--- Data ---

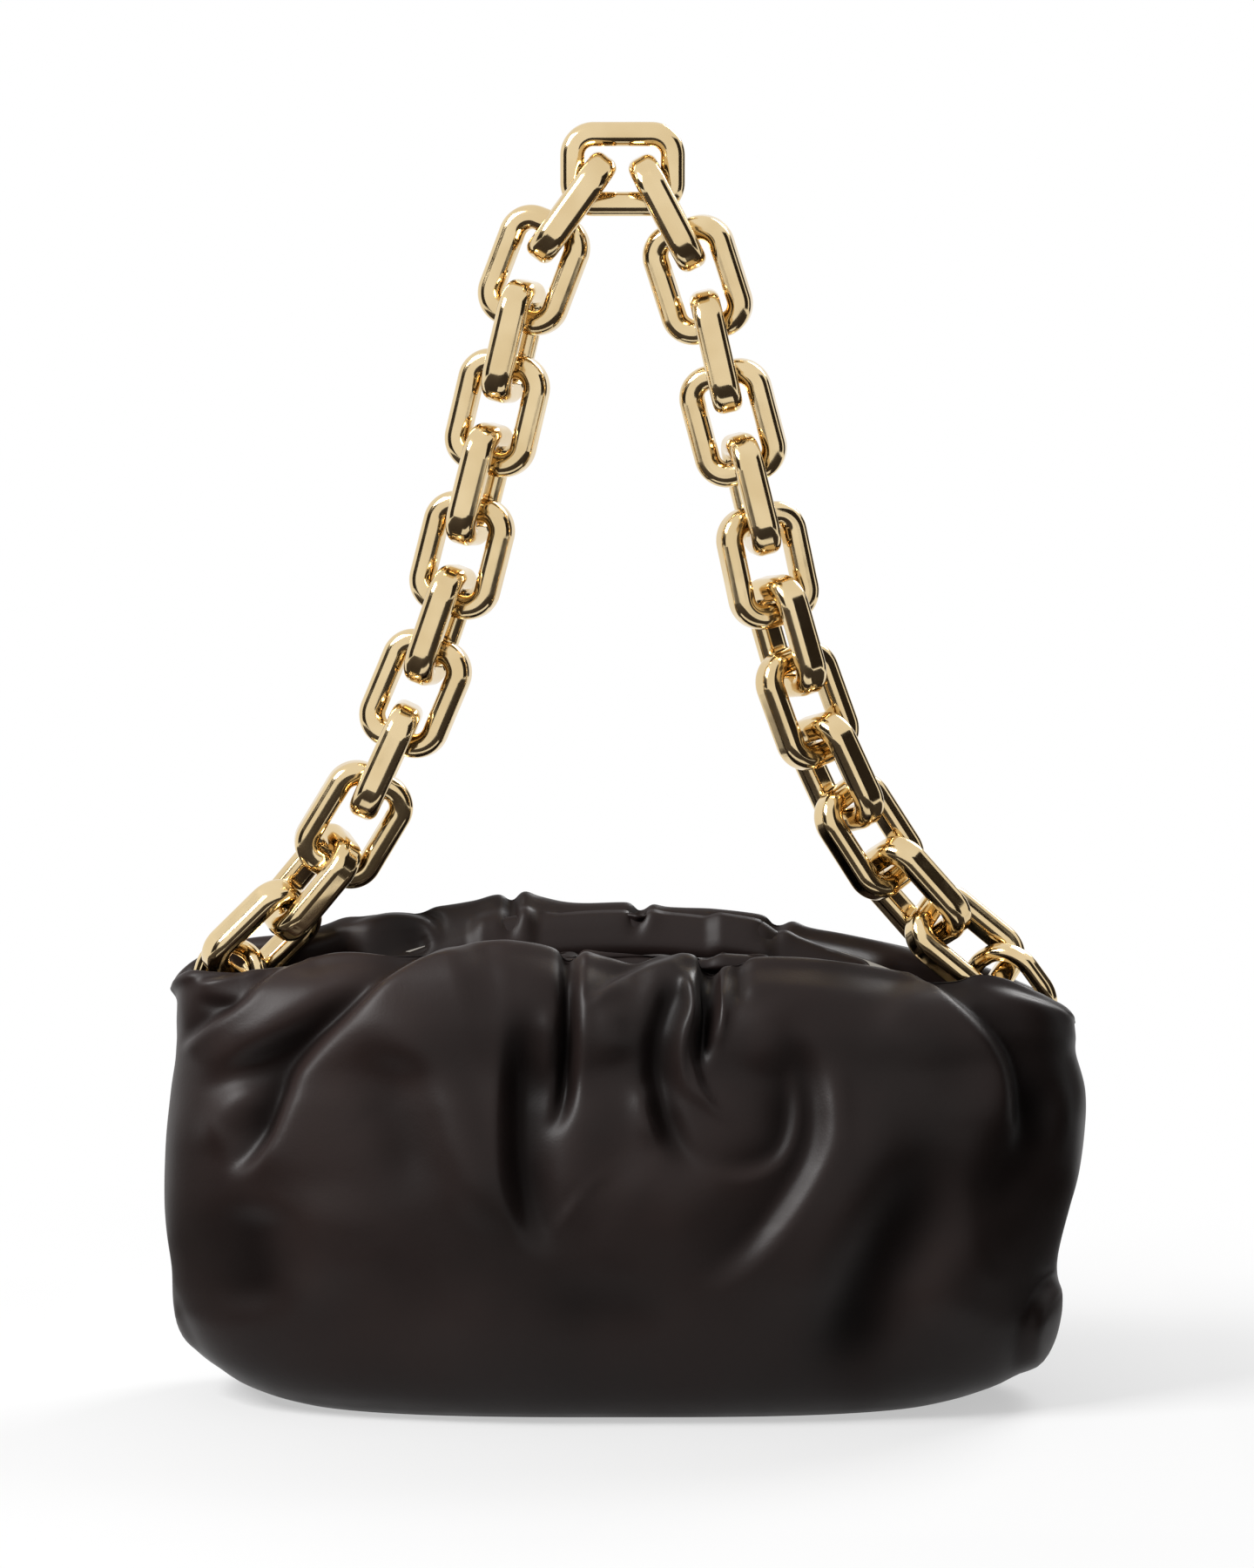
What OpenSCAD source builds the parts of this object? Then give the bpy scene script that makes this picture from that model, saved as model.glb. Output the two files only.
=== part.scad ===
// Chain shoulder bag: a gathered leather pouch on a hinged mouth frame, hung from a heavy link chain.
// The bag is held up by the underside of the top link, which is the origin.
// +X is to the right as seen from the front, +Y runs to the back and +Z is up.

/* [Chain] */
// Outside length of a link
link_length = 41.2; // [39.5:0.1:43]
// Outside width of a link
link_width = 31; // [30:0.25:33]
// Width of a link's bar, in the plane of the link
bar_width = 8; // [7.4:0.1:8.2]
// Depth of a link's bar, across the plane of the link
bar_depth = 10; // [9:0.1:10.4]
// Corner radius of the bar's section
bar_corner = 3.4; // [3:0.1:3.6]
// Outside corner radius of a link
link_corner = 11; // [10.6:0.1:12]
// Running gap between two links in line
link_gap = 0.8; // [0.6:0.05:1]

/* [End rings] */
// Outside length of an end ring
ring_length = 34; // [33:0.25:38]
// Outside width of an end ring
ring_width = 29; // [28:0.25:32]
// Width of a ring's bar, in the plane of the ring
ring_bar = 5.6; // [5:0.1:6]
// Depth of a ring's bar, across the plane of the ring
ring_depth = 6.6; // [5.8:0.1:7]
// Corner radius of the ring's section
ring_section_corner = 2.6; // [2:0.1:2.8]
// Outside corner radius of a ring
ring_corner = 13.5; // [12:0.25:14]

/* [Leather pouch] */
// Greatest width of the pouch
pouch_width = 308; // [302:1:330]
// Greatest depth of the pouch, front to back
pouch_depth = 120; // [112:1:140]
// Height of the pouch from its base to the rim of the body
body_height = 118; // [105:1:140]
// Thickness of the leather with its padding
leather = 2.4; // [1.6:0.1:3]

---

# What is needed
Take the lines above and print them exactly.

# Expected answer
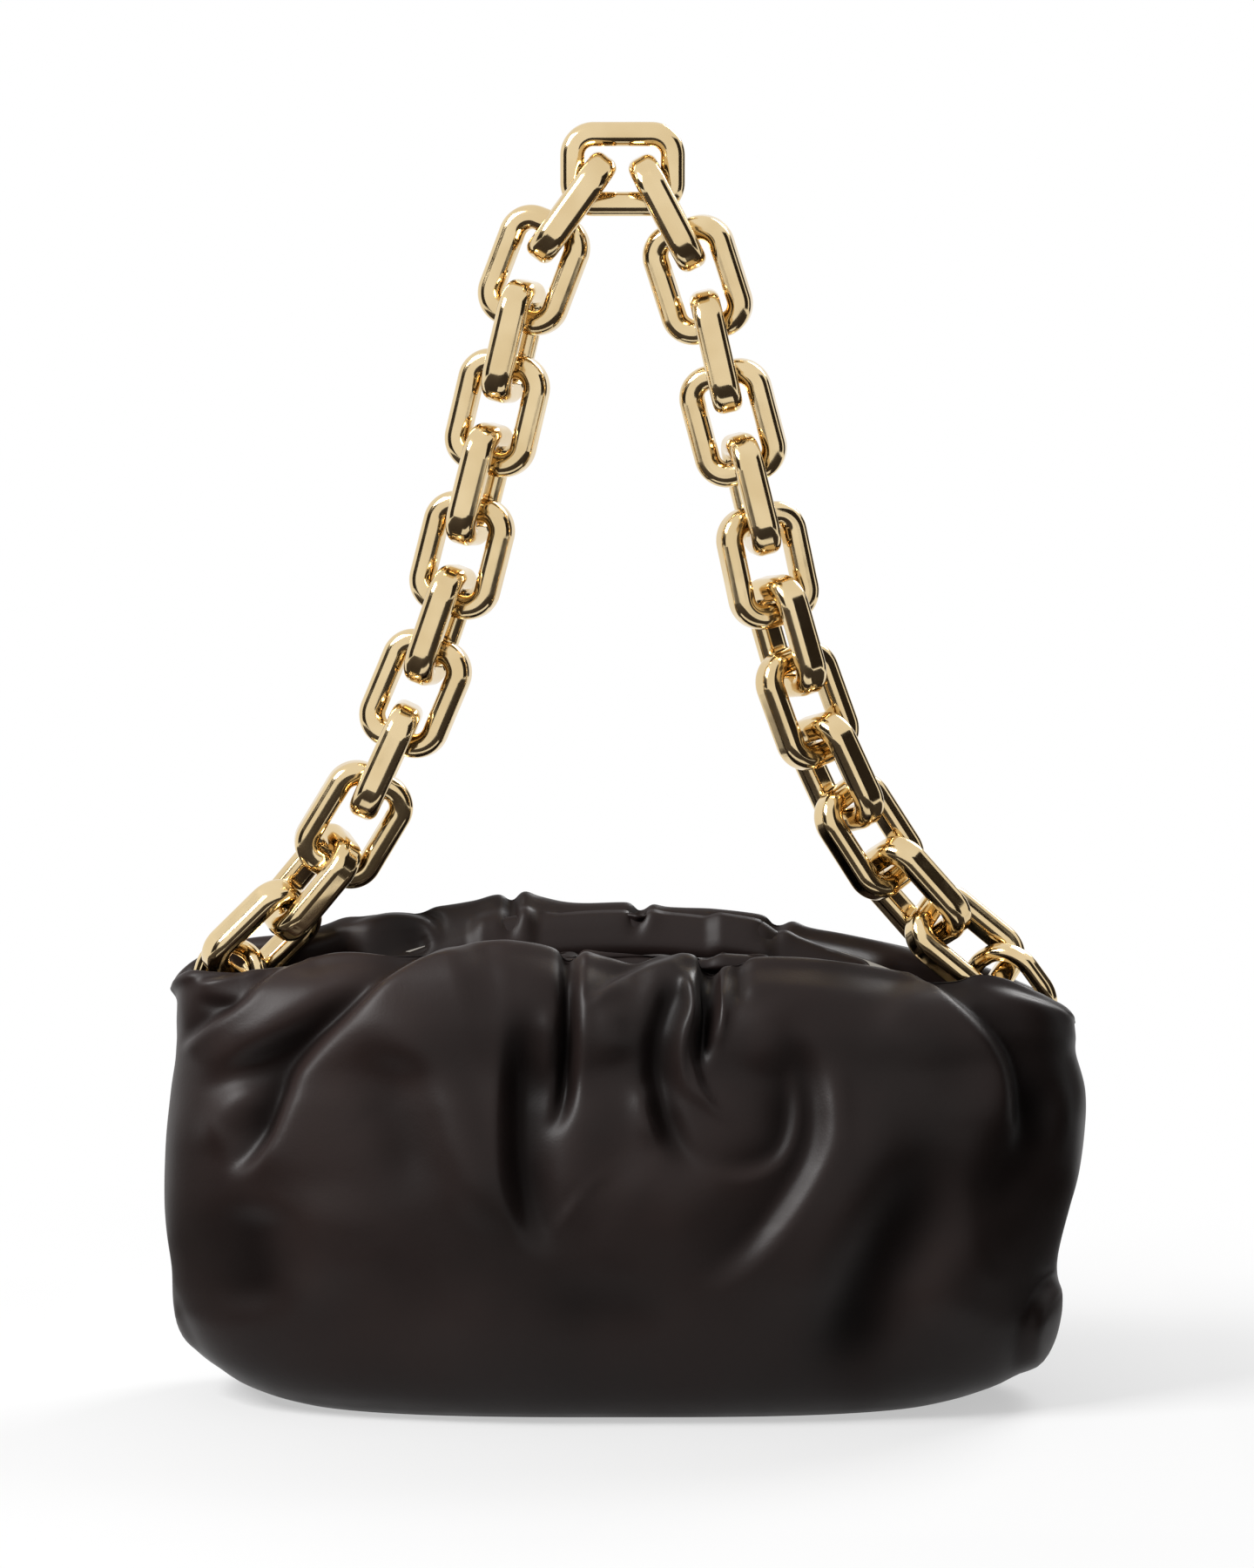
What OpenSCAD source builds the parts of this object? Then give the bpy scene script that makes this picture from that model, saved as model.glb. Output the two files only.
=== part.scad ===
// Chain shoulder bag: a gathered leather pouch on a hinged mouth frame, hung from a heavy link chain.
// The bag is held up by the underside of the top link, which is the origin.
// +X is to the right as seen from the front, +Y runs to the back and +Z is up.

/* [Chain] */
// Outside length of a link
link_length = 41.2; // [39.5:0.1:43]
// Outside width of a link
link_width = 31; // [30:0.25:33]
// Width of a link's bar, in the plane of the link
bar_width = 8; // [7.4:0.1:8.2]
// Depth of a link's bar, across the plane of the link
bar_depth = 10; // [9:0.1:10.4]
// Corner radius of the bar's section
bar_corner = 3.4; // [3:0.1:3.6]
// Outside corner radius of a link
link_corner = 11; // [10.6:0.1:12]
// Running gap between two links in line
link_gap = 0.8; // [0.6:0.05:1]

/* [End rings] */
// Outside length of an end ring
ring_length = 34; // [33:0.25:38]
// Outside width of an end ring
ring_width = 29; // [28:0.25:32]
// Width of a ring's bar, in the plane of the ring
ring_bar = 5.6; // [5:0.1:6]
// Depth of a ring's bar, across the plane of the ring
ring_depth = 6.6; // [5.8:0.1:7]
// Corner radius of the ring's section
ring_section_corner = 2.6; // [2:0.1:2.8]
// Outside corner radius of a ring
ring_corner = 13.5; // [12:0.25:14]

/* [Leather pouch] */
// Greatest width of the pouch
pouch_width = 308; // [302:1:330]
// Greatest depth of the pouch, front to back
pouch_depth = 120; // [112:1:140]
// Height of the pouch from its base to the rim of the body
body_height = 118; // [105:1:140]
// Thickness of the leather with its padding
leather = 2.4; // [1.6:0.1:3]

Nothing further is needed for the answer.